Pemprov DKI sudah sangat baik pendekatannya. Ada sosialisasi, dialog, ada surat peringatan sampai 3 kali agar mereka bongkar sendiri bangunannya. Bahkan ketika tenggat waktu berakhir, Pemprov DKI tetap toleran ketika mereka masih minta waktu perpanjangan. Pemprov DKI juga menawarkan bantuan pembongkaran dan membantu fasilitas transportasi pemindahan barang. Masih ada juga posko bantuan yang bisa diakses sewaktu-waktu.
Pemprov DKI juga menawarkan jika ada yang ingin pindah ke Rusun Marunda, sebagai itikat baik. Tapi sampai hari ini tidak ada yang daftar. Mengapa? Sebab memang mereka bukan orang miskin. Mereka punya rumah dan gudang di tempat lain.
Maka saya lebih suka menggunakan term penertiban ketimbang penggusuran. Untuk kasus Sunter Barat lebih adil. Menyuruh pergi orang yang menduduki tanpa hak.
Lalu yang keberatan siapa? Mudah diduga, yaitu para preman berkedok ormas yang menyewakan tanah Pemprov DKI secara illegal di tempat itu. Wajarlah. Sebab jika tanah diambil Pemprov DKI, maka mereka tak bisa lagi menyewakan tanah. Apalagi mereka juga takut jika penertiban berhasil, tanah-tanah Pemprov DKI di lokasi lain yang juga mereka sewakan, akan ditertibkan juga.
Lah itu tanah negara kok disewakan? Bukankah itu merugikan keuangan negara?

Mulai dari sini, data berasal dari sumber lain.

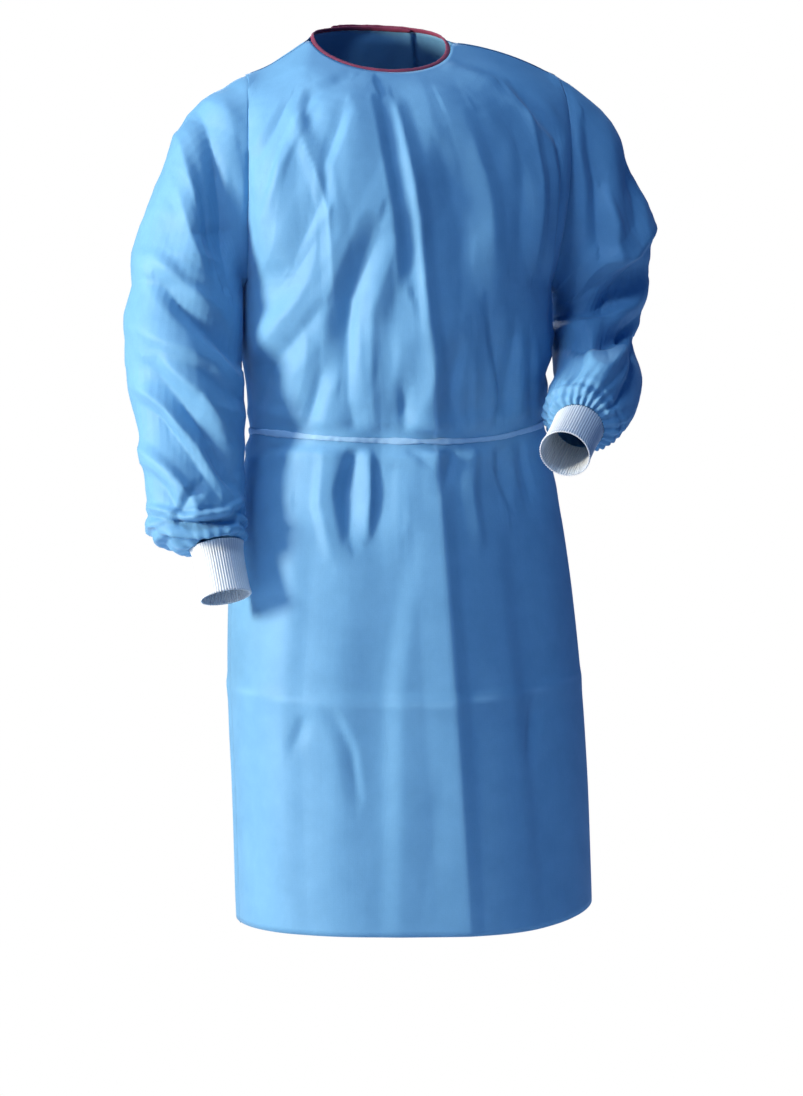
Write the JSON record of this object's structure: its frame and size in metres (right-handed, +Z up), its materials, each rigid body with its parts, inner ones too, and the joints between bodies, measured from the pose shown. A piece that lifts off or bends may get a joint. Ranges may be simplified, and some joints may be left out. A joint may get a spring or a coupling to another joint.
{
  "type": "surgical gown",
  "caption": "Long-sleeved surgical gown of pale blue non-woven cloth in its hollow worn form, with gathered wrists, knitted cuffs, a bound round neck, a lapped back and a knotted waist tie.",
  "frame": {"origin": "midway between the shoulders, level with the sides of the neck opening, where the wearer's shoulders hold the gown", "axes": "+Z up; the front faces -Y; the wearer's left is +X"},
  "size_m": [0.711, 0.4389, 1.1669],
  "materials": {
    "gown_cloth": "matt spunbond non-woven with a faint sheen",
    "knit_cuff": "matt rib knit",
    "neck_tape": "matt folded tape",
    "tie_tape": "matt non-woven tape"
  },
  "bodies": {
    "root": {"front": "gown_cloth", "back_left": "gown_cloth", "back_right": "gown_cloth", "sleeve_right": "gown_cloth", "sleeve_left": "gown_cloth", "cuff_right": "knit_cuff", "cuff_left": "knit_cuff", "neck_binding": "neck_tape", "waist_tie": "tie_tape", "tie_knot": "tie_tape", "tie_tail_left": "tie_tape", "tie_tail_right": "tie_tape"}
  },
  "joints": []
}
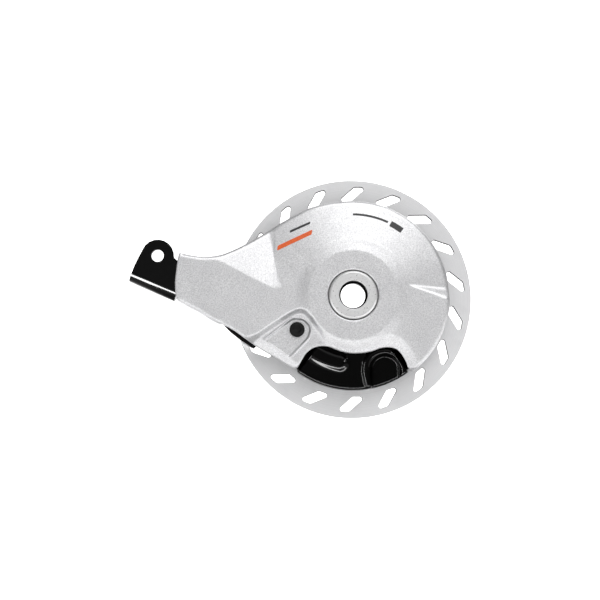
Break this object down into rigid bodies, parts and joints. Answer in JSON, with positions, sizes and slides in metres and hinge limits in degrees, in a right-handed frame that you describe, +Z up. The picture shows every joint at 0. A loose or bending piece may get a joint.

Parahnya ada yang membela kepentingan para preman itu. Mengeksploitasi seolah-olah tindakan penertiban itu adalah penggusuran, yang tidak manusiawi. Mereka datang ke lokasi menciptakan narasi derita palsu demi kepentingan politik sendiri. Membawa bantuan makanan, mendirikan posko. Dan mewawancarai orang yang keberatan pindah.
Dari mereka yang protes keras di medsos itu, ada lho yang kemarin dukung gugatan pengadilan atas Pemprov DKI yang gunakan sebagian trotoar untuk PKL. Pada kasus PKL melawan penggunaan aset negara, pada kasus Sunter Barat menentang Pemprov DKI yang lakukan penertiban atas aset negara. Kok pembelaan mereka pada wong cilik nggak konsisten, menurut kamu kenapa ya?